Have you ever tried your hand at writing? Could you tell us about your work?
I have recently completed a collection of texts — not philosophical, more literary — that fits neither the genre of a novel nor that of a short story collection. It is closer to a declension of inner states in the face of widespread incomprehension. I am still at the stage of reworking and revision. It is not my métier; I responded to an uncontrolled force, a compelling need — but I have no illusions. I am not a writer.
What are your projects and research interests?
My work underwent something of a shift at the time of my Habilitation.
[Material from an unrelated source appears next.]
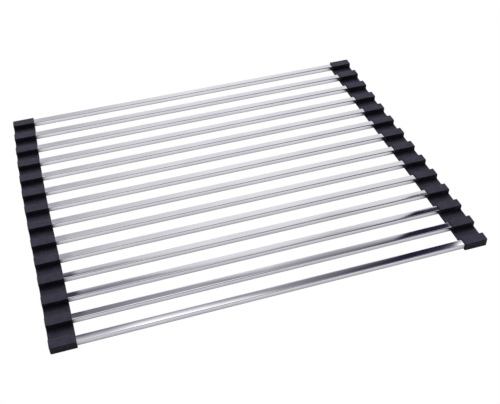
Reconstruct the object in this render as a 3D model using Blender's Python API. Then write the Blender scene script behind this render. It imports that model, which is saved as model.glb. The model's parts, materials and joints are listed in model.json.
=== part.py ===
"""Roll-up dish drying rack: steel rods held by two flexible silicone side strips.

Each rod is a thin-walled rectangular tube. Its two ends sit in blind sockets
moulded into the side strips. A strip is one row of tunnels joined by thin webs,
and the webs are its living hinges: the rack rolls up about the middle of each
web. Every strip is divided there, so that each row can turn about its hinge.
The rows hang on one middle row, and both ends of the rack curl up from it.

Units are metres, +X runs along the rods, +Y from front to back, +Z up. The
origin is on the surface that the rack lies on, below its centre.
"""

import math

import bmesh
import bpy

# Overall layout
ROD_COUNT = 14
MIDDLE_ROW = 7
ROD_PITCH = 0.0278
RACK_WIDTH = 0.450

# Steel rod
ROD_WIDTH = 0.0080
ROD_HEIGHT = 0.0060
ROD_CORNER = 0.0010
ROD_WALL = 0.0008
LEAST_BORE_CORNER = 0.0003

# Silicone strip
STRIP_WIDTH = 0.0254
SIDE_WALL = 0.0014
TOP_WALL = 0.0010
FLOOR_WALL = 0.0010
END_WALL = 0.0024
WEB_THICKNESS = 0.0028
TOP_ROUND = 0.0007
BOTTOM_ROUND = 0.0004

# Fits
SOCKET_CLEARANCE = 0.0003
SOCKET_LEAD = 0.0004
HINGE_GAP = 0.0003
CUT_OVERRUN = 0.001

# Fineness of the rounded corners
CORNER_STEPS = 4
TOP_ROUND_STEPS = 2
BOTTOM_ROUND_STEPS = 1

# Sizes that follow from the ones above
SOCKET_WIDTH = ROD_WIDTH + 2 * SOCKET_CLEARANCE
SOCKET_HEIGHT = ROD_HEIGHT + 2 * SOCKET_CLEARANCE
SOCKET_CORNER = ROD_CORNER + SOCKET_CLEARANCE
TUNNEL_WIDTH = SOCKET_WIDTH + 2 * SIDE_WALL
STRIP_HEIGHT = FLOOR_WALL + SOCKET_HEIGHT + TOP_WALL
ROD_AXIS_HEIGHT = FLOOR_WALL + SOCKET_HEIGHT / 2
STRIP_OUTER_X = RACK_WIDTH / 2
STRIP_INNER_X = STRIP_OUTER_X - STRIP_WIDTH
SOCKET_END_X = STRIP_OUTER_X - END_WALL
ROD_END_X = SOCKET_END_X - SOCKET_CLEARANCE
WEB_HALF_REACH = (ROD_PITCH - HINGE_GAP) / 2
ON_PLANE = HINGE_GAP / 10

LEFT = -1
RIGHT = 1
SIDE_NAMES = {LEFT: "left", RIGHT: "right"}


def make_material(name, color, metallic, roughness):
    """Return a plain Principled material."""
    material = bpy.data.materials.new(name)
    material.use_nodes = True
    material.diffuse_color = color
    shader = material.node_tree.nodes["Principled BSDF"]
    shader.inputs["Base Color"].default_value = color
    shader.inputs["Metallic"].default_value = metallic
    shader.inputs["Roughness"].default_value = roughness
    return material


def make_steel():
    """Polished stainless steel of the rods."""
    return make_material("polished_steel", (0.78, 0.78, 0.81, 1.0), 1.0, 0.12)


def make_silicone():
    """Matt charcoal silicone of the side strips."""
    return make_material("charcoal_silicone", (0.030, 0.028, 0.036, 1.0), 0.0, 0.62)


def rounded_rectangle(width, height, corner, z_centre):
    """Outline in the YZ plane as (y, z) points, counterclockwise seen from +X."""
    points = []
    for quarter in range(4):
        middle = math.radians(45 + 90 * quarter)
        y_corner = math.copysign(width / 2 - corner, math.cos(middle))
        z_corner = math.copysign(height / 2 - corner, math.sin(middle))
        for step in range(CORNER_STEPS + 1):
            angle = math.radians(90) * (quarter + step / CORNER_STEPS)
            y = y_corner + corner * math.cos(angle)
            z = z_centre + z_corner + corner * math.sin(angle)
            points.append((y, z))
    return points


def add_ring(bm, x, outline):
    """Add one loop of vertices at x."""
    return [bm.verts.new((x, y, z)) for y, z in outline]


def skin_rings(bm, first, second):
    """Join two loops of the same length with a band of quads."""
    count = len(first)
    for index in range(count):
        after = (index + 1) % count
        bm.faces.new((first[index], second[index], second[after], first[after]))


def mesh_from(bm, name):
    """Close a bmesh into a mesh with its faces pointing out."""
    bmesh.ops.recalc_face_normals(bm, faces=bm.faces)
    mesh = bpy.data.meshes.new(name)
    bm.to_mesh(mesh)
    bm.free()
    return mesh


def rod_mesh():
    """Rectangular tube with rounded corners, open at both ends."""
    outer = rounded_rectangle(ROD_WIDTH, ROD_HEIGHT, ROD_CORNER, 0.0)
    bore_width = ROD_WIDTH - 2 * ROD_WALL
    bore_height = ROD_HEIGHT - 2 * ROD_WALL
    bore_corner = max(ROD_CORNER - ROD_WALL, LEAST_BORE_CORNER)
    inner = rounded_rectangle(bore_width, bore_height, bore_corner, 0.0)
    bm = bmesh.new()
    outer_left = add_ring(bm, -ROD_END_X, outer)
    outer_right = add_ring(bm, ROD_END_X, outer)
    inner_right = add_ring(bm, ROD_END_X, inner)
    inner_left = add_ring(bm, -ROD_END_X, inner)
    skin_rings(bm, outer_left, outer_right)
    skin_rings(bm, outer_right, inner_right)
    skin_rings(bm, inner_right, inner_left)
    skin_rings(bm, inner_left, outer_left)
    return mesh_from(bm, "rod")


def strip_outline(front_web, back_web):
    """Side view of one link: a tunnel with half a web in front, behind, or both."""
    half_tunnel = TUNNEL_WIDTH / 2
    front_y = -WEB_HALF_REACH if front_web else -half_tunnel
    back_y = WEB_HALF_REACH if back_web else half_tunnel
    points = [(front_y, 0.0), (back_y, 0.0)]
    if back_web:
        points += [(back_y, WEB_THICKNESS), (half_tunnel, WEB_THICKNESS)]
    points += [(half_tunnel, STRIP_HEIGHT), (-half_tunnel, STRIP_HEIGHT)]
    if front_web:
        points += [(-half_tunnel, WEB_THICKNESS), (front_y, WEB_THICKNESS)]
    return points


def on_hinge_plane(vert):
    """True where a vertex lies on the cut face at the middle of a web."""
    return abs(abs(vert.co.y) - WEB_HALF_REACH) < ON_PLANE


def on_floor(vert):
    """True where a vertex lies on the flat underside."""
    return abs(vert.co.z) < ON_PLANE


def round_edges(bm, edges, radius, steps):
    """Round the given edges, inside corners too."""
    bmesh.ops.bevel(
        bm,
        geom=edges,
        offset=radius,
        offset_type="OFFSET",
        segments=steps,
        profile=0.5,
        affect="EDGES",
        clamp_overlap=True,
    )


def link_body(side, front_web, back_web):
    """Extrude the side view along X and round its edges."""
    outline = strip_outline(front_web, back_web)
    bm = bmesh.new()
    inner_ring = add_ring(bm, side * STRIP_INNER_X, outline)
    outer_ring = add_ring(bm, side * STRIP_OUTER_X, outline)
    skin_rings(bm, inner_ring, outer_ring)
    bm.faces.new(inner_ring)
    bm.faces.new(outer_ring)
    bmesh.ops.recalc_face_normals(bm, faces=bm.faces)
    upper = []
    for edge in bm.edges:
        at_hinge = all(on_hinge_plane(vert) for vert in edge.verts)
        at_floor = all(on_floor(vert) for vert in edge.verts)
        if not at_hinge and not at_floor:
            upper.append(edge)
    round_edges(bm, upper, TOP_ROUND, TOP_ROUND_STEPS)
    lower = []
    for edge in bm.edges:
        at_hinge = all(on_hinge_plane(vert) for vert in edge.verts)
        at_floor = all(on_floor(vert) for vert in edge.verts)
        if at_floor and not at_hinge:
            lower.append(edge)
    round_edges(bm, lower, BOTTOM_ROUND, BOTTOM_ROUND_STEPS)
    return mesh_from(bm, "link_body")


def socket_cutter(side):
    """Blind socket for a rod end, with a flared mouth."""
    base = (SOCKET_WIDTH, SOCKET_HEIGHT, SOCKET_CORNER)
    flare = SOCKET_LEAD + CUT_OVERRUN
    wide = (SOCKET_WIDTH + 2 * flare, SOCKET_HEIGHT + 2 * flare, SOCKET_CORNER + flare)
    stations = [
        (SOCKET_END_X, base),
        (STRIP_INNER_X + SOCKET_LEAD, base),
        (STRIP_INNER_X - CUT_OVERRUN, wide),
    ]
    bm = bmesh.new()
    rings = []
    for x, (width, height, corner) in stations:
        outline = rounded_rectangle(width, height, corner, ROD_AXIS_HEIGHT)
        rings.append(add_ring(bm, side * x, outline))
    for first, second in zip(rings, rings[1:]):
        skin_rings(bm, first, second)
    bm.faces.new(rings[0])
    bm.faces.new(rings[-1])
    return mesh_from(bm, "socket_cutter")


def place(mesh, name, parent, location):
    """Put a mesh into the scene as a named object."""
    piece = bpy.data.objects.new(name, mesh)
    bpy.context.collection.objects.link(piece)
    piece.parent = parent
    piece.location = location
    return piece


def link_mesh(side, front_web, back_web):
    """One strip link with its socket cut out."""
    body = place(link_body(side, front_web, back_web), "link_draft", None, (0.0, 0.0, 0.0))
    cutter = place(socket_cutter(side), "socket_draft", None, (0.0, 0.0, 0.0))
    cut = body.modifiers.new("socket", "BOOLEAN")
    cut.operation = "DIFFERENCE"
    cut.solver = "EXACT"
    cut.object = cutter
    bpy.context.view_layer.update()
    depsgraph = bpy.context.evaluated_depsgraph_get()
    mesh = bpy.data.meshes.new_from_object(body.evaluated_get(depsgraph))
    bpy.data.objects.remove(cutter)
    bpy.data.objects.remove(body)
    return mesh


def finish_mesh(mesh, name, material):
    """Name a mesh, give it its material and smooth its rounded edges."""
    mesh.name = name
    mesh.materials.clear()
    mesh.materials.append(material)
    mesh.shade_smooth()
    mesh.set_sharp_from_angle(angle=math.radians(50))


def hinge_to_row(row):
    """How far behind its hinge line a row lies; the middle row has no hinge."""
    if row == MIDDLE_ROW:
        return 0.0
    return math.copysign(ROD_PITCH / 2, row - MIDDLE_ROW)


def add_row_frame(row, nearer_row, nearer_frame):
    """Empty that carries one row, on the hinge line to its neighbour nearer the middle."""
    frame = bpy.data.objects.new(f"row_frame_{row:02d}", None)
    bpy.context.collection.objects.link(frame)
    frame.empty_display_size = ROD_PITCH / 2
    if nearer_frame is None:
        row_y = ROD_PITCH * (row - (ROD_COUNT + 1) / 2)
        frame.location = (0.0, row_y, WEB_THICKNESS)
    else:
        step = hinge_to_row(nearer_row) + hinge_to_row(row)
        frame.parent = nearer_frame
        frame.location = (0.0, step, 0.0)
    return frame


def add_row_frames():
    """Chains of hinge frames from the middle row to the back and to the front."""
    frames = {MIDDLE_ROW: add_row_frame(MIDDLE_ROW, None, None)}
    for row in range(MIDDLE_ROW + 1, ROD_COUNT + 1):
        frames[row] = add_row_frame(row, row - 1, frames[row - 1])
    for row in range(MIDDLE_ROW - 1, 0, -1):
        frames[row] = add_row_frame(row, row + 1, frames[row + 1])
    return frames


def make_link_meshes(side, material):
    """Meshes for the front, middle and back links of one strip."""
    kinds = {"front": (False, True), "middle": (True, True), "back": (True, False)}
    meshes = {}
    for kind, (front_web, back_web) in kinds.items():
        mesh = link_mesh(side, front_web, back_web)
        finish_mesh(mesh, f"{SIDE_NAMES[side]}_{kind}_link", material)
        meshes[kind] = mesh
    return meshes


def link_kind(row):
    """Which of the three link shapes a row needs."""
    if row == 1:
        return "front"
    if row == ROD_COUNT:
        return "back"
    return "middle"


def build_rack():
    """Build every row, each hinged to its neighbour nearer the middle."""
    steel = make_steel()
    silicone = make_silicone()
    tube = rod_mesh()
    finish_mesh(tube, "rod", steel)
    links = {side: make_link_meshes(side, silicone) for side in (LEFT, RIGHT)}
    for row, frame in sorted(add_row_frames().items()):
        to_row = (0.0, hinge_to_row(row), -WEB_THICKNESS)
        to_rod = (0.0, hinge_to_row(row), ROD_AXIS_HEIGHT - WEB_THICKNESS)
        place(tube, f"rod_{row:02d}", frame, to_rod)
        for side in (LEFT, RIGHT):
            mesh = links[side][link_kind(row)]
            place(mesh, f"{SIDE_NAMES[side]}_link_{row:02d}", frame, to_row)


def clear_scene():
    """Remove the objects that a new file starts with."""
    for leftover in list(bpy.data.objects):
        bpy.data.objects.remove(leftover)


clear_scene()
build_rack()
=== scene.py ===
"""Roll-up dish drying rack: polished steel rods in two moulded silicone side strips.

Each rod is one swept tube with slightly bulged flats. A strip is a row of moulded
tunnels, one for each rod, and thin webs between them.
The stage is a pale floor in soft light, seen from the front left and above.
"""

import json
import math

import bmesh
import bpy
from bpy.props import FloatProperty, FloatVectorProperty, IntProperty, PointerProperty
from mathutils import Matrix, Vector
from mathutils.geometry import tessellate_polygon


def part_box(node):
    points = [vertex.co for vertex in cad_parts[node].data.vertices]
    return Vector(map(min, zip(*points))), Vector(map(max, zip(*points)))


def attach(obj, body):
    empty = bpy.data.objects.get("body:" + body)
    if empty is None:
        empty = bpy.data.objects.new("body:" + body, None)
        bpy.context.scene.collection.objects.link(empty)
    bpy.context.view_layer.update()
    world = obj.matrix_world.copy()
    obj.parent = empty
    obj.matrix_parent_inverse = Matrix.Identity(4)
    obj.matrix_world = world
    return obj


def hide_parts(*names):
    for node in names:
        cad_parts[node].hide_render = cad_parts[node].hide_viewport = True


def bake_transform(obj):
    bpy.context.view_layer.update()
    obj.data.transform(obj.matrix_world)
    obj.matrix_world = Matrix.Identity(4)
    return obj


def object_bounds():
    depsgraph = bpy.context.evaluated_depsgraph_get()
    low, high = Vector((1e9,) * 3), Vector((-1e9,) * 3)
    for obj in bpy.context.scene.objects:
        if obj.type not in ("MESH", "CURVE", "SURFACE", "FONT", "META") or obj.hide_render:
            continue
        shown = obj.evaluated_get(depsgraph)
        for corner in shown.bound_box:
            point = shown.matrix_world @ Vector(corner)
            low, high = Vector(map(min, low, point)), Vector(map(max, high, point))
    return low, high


bl_info = {
    "name": "Roll-up Drying Rack",
    "version": (1, 0, 0),
    "blender": (4, 5, 0),
    "location": "3D View > Sidebar > Rack",
    "description": "Steel rods, moulded side strips and a pale studio for a roll-up drying rack",
    "category": "Object",
}

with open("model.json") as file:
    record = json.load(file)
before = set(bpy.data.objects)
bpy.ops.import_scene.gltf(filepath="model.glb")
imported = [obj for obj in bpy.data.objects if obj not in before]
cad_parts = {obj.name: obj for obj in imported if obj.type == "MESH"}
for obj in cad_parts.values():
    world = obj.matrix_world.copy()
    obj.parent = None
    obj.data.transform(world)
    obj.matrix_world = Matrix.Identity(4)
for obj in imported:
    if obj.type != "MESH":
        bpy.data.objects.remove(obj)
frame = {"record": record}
CAD_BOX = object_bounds()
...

Starting from the importance of affectivity, of the faculty of sense perception and the diversity of reality in certain ancient philosophies — their expansive epistemology and their different ethics — I sought to explore what influence these ancient systems may have had on certain writers, great readers of philosophy: on the constitution of their inner world, their writing, and also on the possible renewal, through literary form, of what philosophy alone no longer addresses today, or not necessarily as well.
I have therefore written a book entitled La poéthique : Paul Gadenne, Henri Thomas, Georges Perros, published by Éditions du Sandre in 2010, and have continued this line of enquiry in occasional articles: the influence of a certain life ethic on writers, and the modulation of philosophical discourse by transposing it into literary creation, in particular bodies of work.
In the same spirit, I am currently preparing a comparative essay on Henri Thomas and Michel Lambert — a Belgian writer and short-story writer whom I consider of the utmost importance, both literary and for the theme I have chosen: a "poetics of untying", that déliaison which arises from the multiple fractures of the subject under the pressure of the contemporary world, as well as from the psychological, emotional, and mental constitution specific to the universes implied by these two authors — one of whom binds, and the other perhaps unties.
Thank you, Marie-Hélène, for sharing your story!